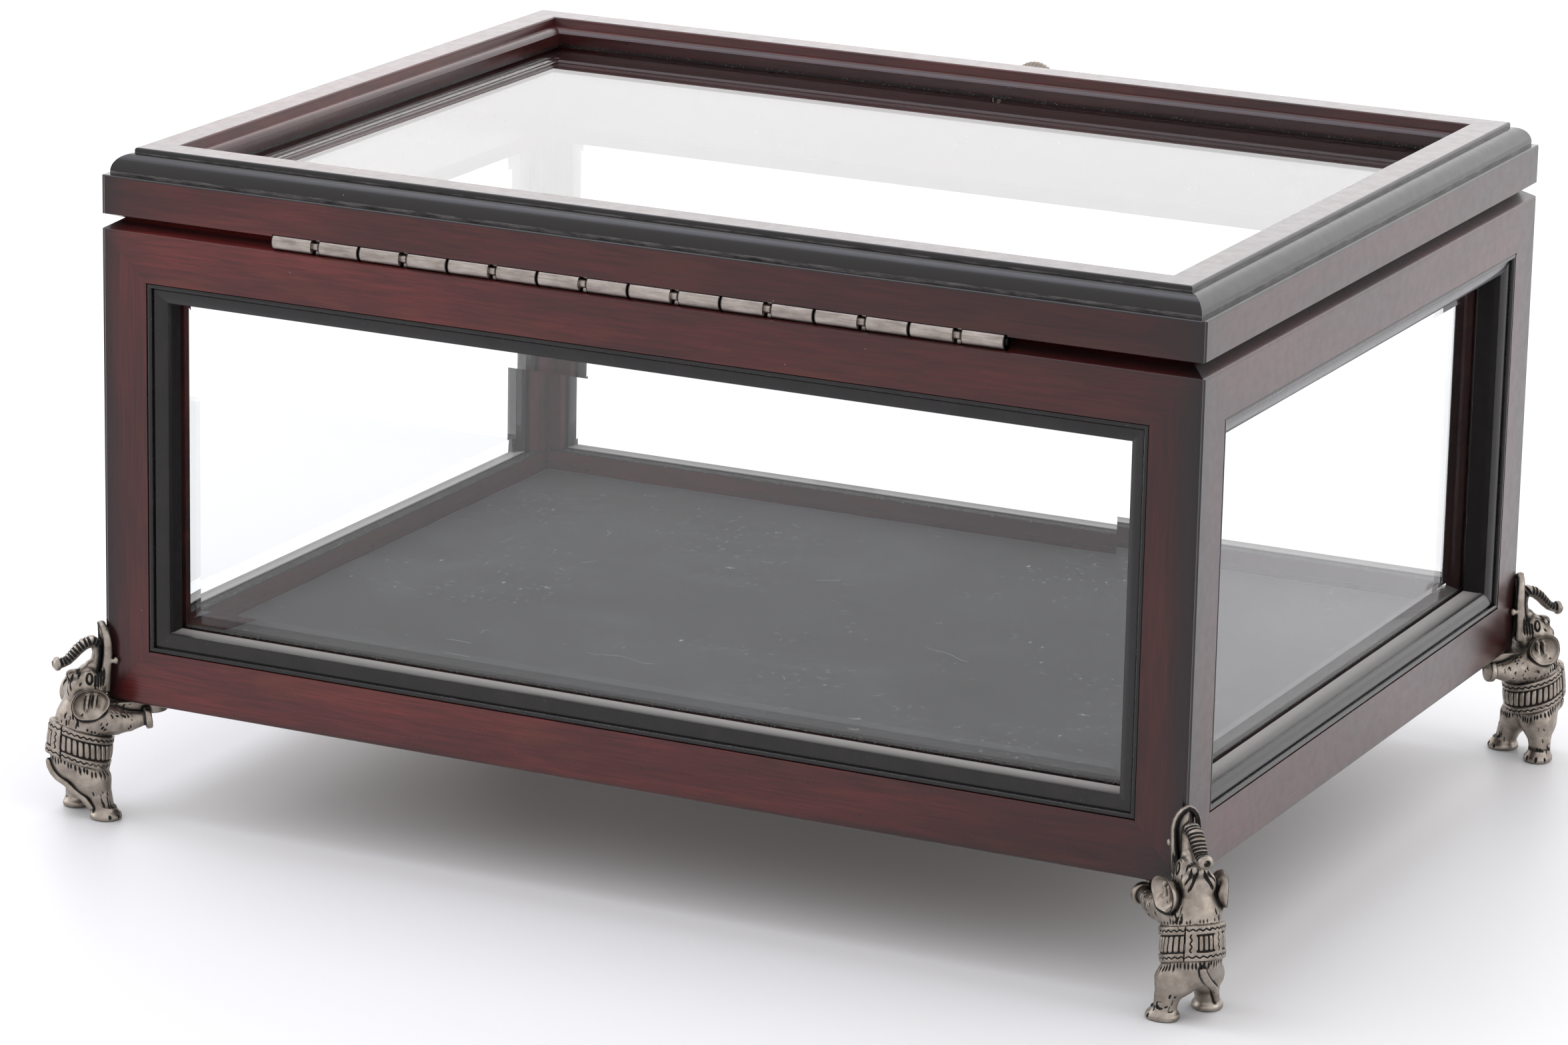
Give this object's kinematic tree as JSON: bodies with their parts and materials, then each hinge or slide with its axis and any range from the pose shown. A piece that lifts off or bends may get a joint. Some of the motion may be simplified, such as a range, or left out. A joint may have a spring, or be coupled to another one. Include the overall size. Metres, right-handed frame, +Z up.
{
  "type": "tabletop display case",
  "caption": "Rectangular glazed display box of mitred, moulded wood frames with a hinged glazed lid, a lined floor and cast figural corner feet.",
  "frame": {"origin": "on the table, under the middle of the overall box", "axes": "+Z up, +X along the long sides, -Y towards the lid's knob, so the hinge is on the +Y side"},
  "size_m": [0.4416, 0.3464, 0.2359],
  "materials": {
    "mahogany": "satin lacquer over dark red stain",
    "black_moulding": "satin black lacquer",
    "plywood": "stained, matt",
    "glass": "clear, polished, bevelled edge",
    "felt": "matt charcoal felt",
    "nickel": "satin nickel plate",
    "pewter": "antiqued, dark in the recesses and rubbed bright on the high spots",
    "bumper": "translucent"
  },
  "bodies": {
    "case": {"front_bottom_rail": "mahogany", "front_top_rail": "mahogany", "front_left_stile": "mahogany", "front_right_stile": "mahogany", "front_window_moulding": "black_moulding", "front_glass_pane": "glass", "front_glass_stop": "mahogany", "right_bottom_rail": "mahogany", "right_top_rail": "mahogany", "right_left_stile": "mahogany", "right_right_stile": "mahogany", "right_window_moulding": "black_moulding", "right_glass_pane": "glass", "right_glass_stop": "mahogany", "back_bottom_rail": "mahogany", "back_top_rail": "mahogany", "back_left_stile": "mahogany", "back_right_stile": "mahogany", "back_window_moulding": "black_moulding", "back_glass_pane": "glass", "back_glass_stop": "mahogany", "left_bottom_rail": "mahogany", "left_top_rail": "mahogany", "left_left_stile": "mahogany", "left_right_stile": "mahogany", "left_window_moulding": "black_moulding", "left_glass_pane": "glass", "left_glass_stop": "mahogany", "bottom_panel": "plywood", "floor_lining": "felt", "hinge_leaf_case": "nickel", "hinge_pin": "nickel", "hinge_screws_case": "nickel", "lid_bumpers": "bumper", "foot_screws": "nickel", "front_left_elephant_foot": "pewter", "front_right_elephant_foot": "pewter", "back_right_elephant_foot": "pewter", "back_left_elephant_foot": "pewter"},
    "lid": {"lid_front_rail": "mahogany", "lid_right_rail": "mahogany", "lid_back_rail": "mahogany", "lid_left_rail": "mahogany", "lid_glass": "glass", "lid_glass_stop": "mahogany", "hinge_leaf_lid": "nickel", "hinge_screws_lid": "nickel", "lid_knob": "pewter", "knob_screw": "nickel"}
  },
  "joints": [
    {"name": "lid_hinge", "type": "hinge", "parent": "case", "child": "lid", "pos_m": [0, 0.1537, 0.21185], "axis": [-1, 0, 0], "range_deg": [0, 95]}
  ]
}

Task details | Extract each line from the listing above, please, and repeat it exactly.

Expected answer |
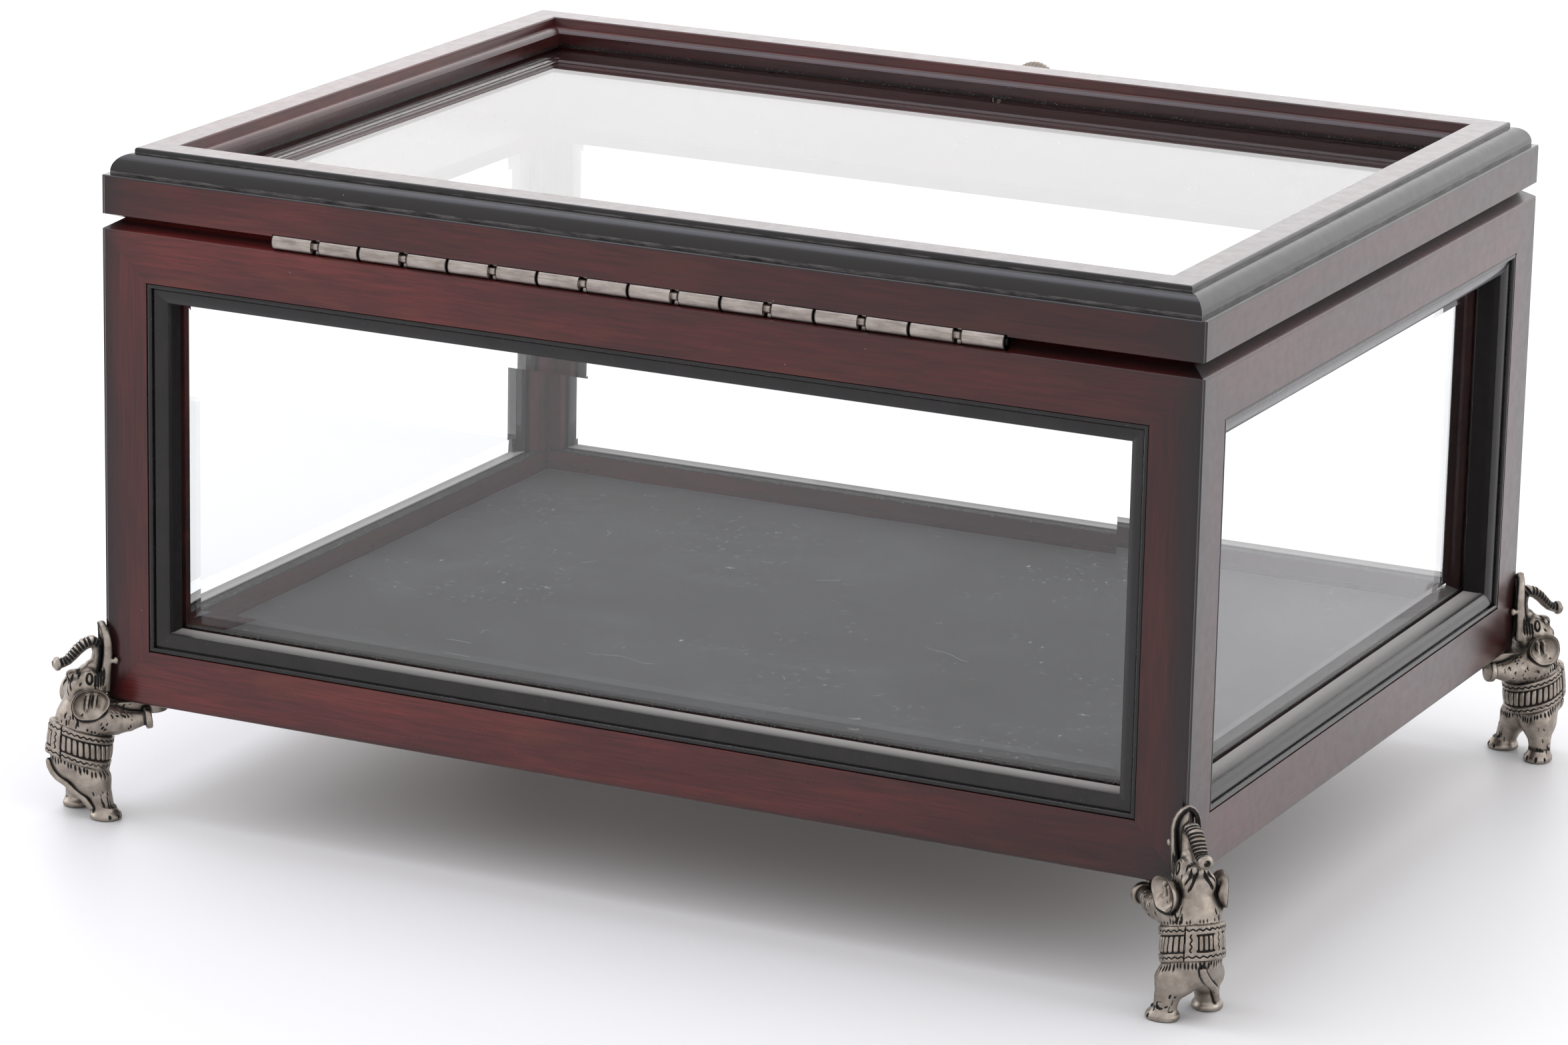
Give this object's kinematic tree as JSON: bodies with their parts and materials, then each hinge or slide with its axis and any range from the pose shown. A piece that lifts off or bends may get a joint. Some of the motion may be simplified, such as a range, or left out. A joint may have a spring, or be coupled to another one. Include the overall size. Metres, right-handed frame, +Z up.
{
  "type": "tabletop display case",
  "caption": "Rectangular glazed display box of mitred, moulded wood frames with a hinged glazed lid, a lined floor and cast figural corner feet.",
  "frame": {"origin": "on the table, under the middle of the overall box", "axes": "+Z up, +X along the long sides, -Y towards the lid's knob, so the hinge is on the +Y side"},
  "size_m": [0.4416, 0.3464, 0.2359],
  "materials": {
    "mahogany": "satin lacquer over dark red stain",
    "black_moulding": "satin black lacquer",
    "plywood": "stained, matt",
    "glass": "clear, polished, bevelled edge",
    "felt": "matt charcoal felt",
    "nickel": "satin nickel plate",
    "pewter": "antiqued, dark in the recesses and rubbed bright on the high spots",
    "bumper": "translucent"
  },
  "bodies": {
    "case": {"front_bottom_rail": "mahogany", "front_top_rail": "mahogany", "front_left_stile": "mahogany", "front_right_stile": "mahogany", "front_window_moulding": "black_moulding", "front_glass_pane": "glass", "front_glass_stop": "mahogany", "right_bottom_rail": "mahogany", "right_top_rail": "mahogany", "right_left_stile": "mahogany", "right_right_stile": "mahogany", "right_window_moulding": "black_moulding", "right_glass_pane": "glass", "right_glass_stop": "mahogany", "back_bottom_rail": "mahogany", "back_top_rail": "mahogany", "back_left_stile": "mahogany", "back_right_stile": "mahogany", "back_window_moulding": "black_moulding", "back_glass_pane": "glass", "back_glass_stop": "mahogany", "left_bottom_rail": "mahogany", "left_top_rail": "mahogany", "left_left_stile": "mahogany", "left_right_stile": "mahogany", "left_window_moulding": "black_moulding", "left_glass_pane": "glass", "left_glass_stop": "mahogany", "bottom_panel": "plywood", "floor_lining": "felt", "hinge_leaf_case": "nickel", "hinge_pin": "nickel", "hinge_screws_case": "nickel", "lid_bumpers": "bumper", "foot_screws": "nickel", "front_left_elephant_foot": "pewter", "front_right_elephant_foot": "pewter", "back_right_elephant_foot": "pewter", "back_left_elephant_foot": "pewter"},
    "lid": {"lid_front_rail": "mahogany", "lid_right_rail": "mahogany", "lid_back_rail": "mahogany", "lid_left_rail": "mahogany", "lid_glass": "glass", "lid_glass_stop": "mahogany", "hinge_leaf_lid": "nickel", "hinge_screws_lid": "nickel", "lid_knob": "pewter", "knob_screw": "nickel"}
  },
  "joints": [
    {"name": "lid_hinge", "type": "hinge", "parent": "case", "child": "lid", "pos_m": [0, 0.1537, 0.21185], "axis": [-1, 0, 0], "range_deg": [0, 95]}
  ]
}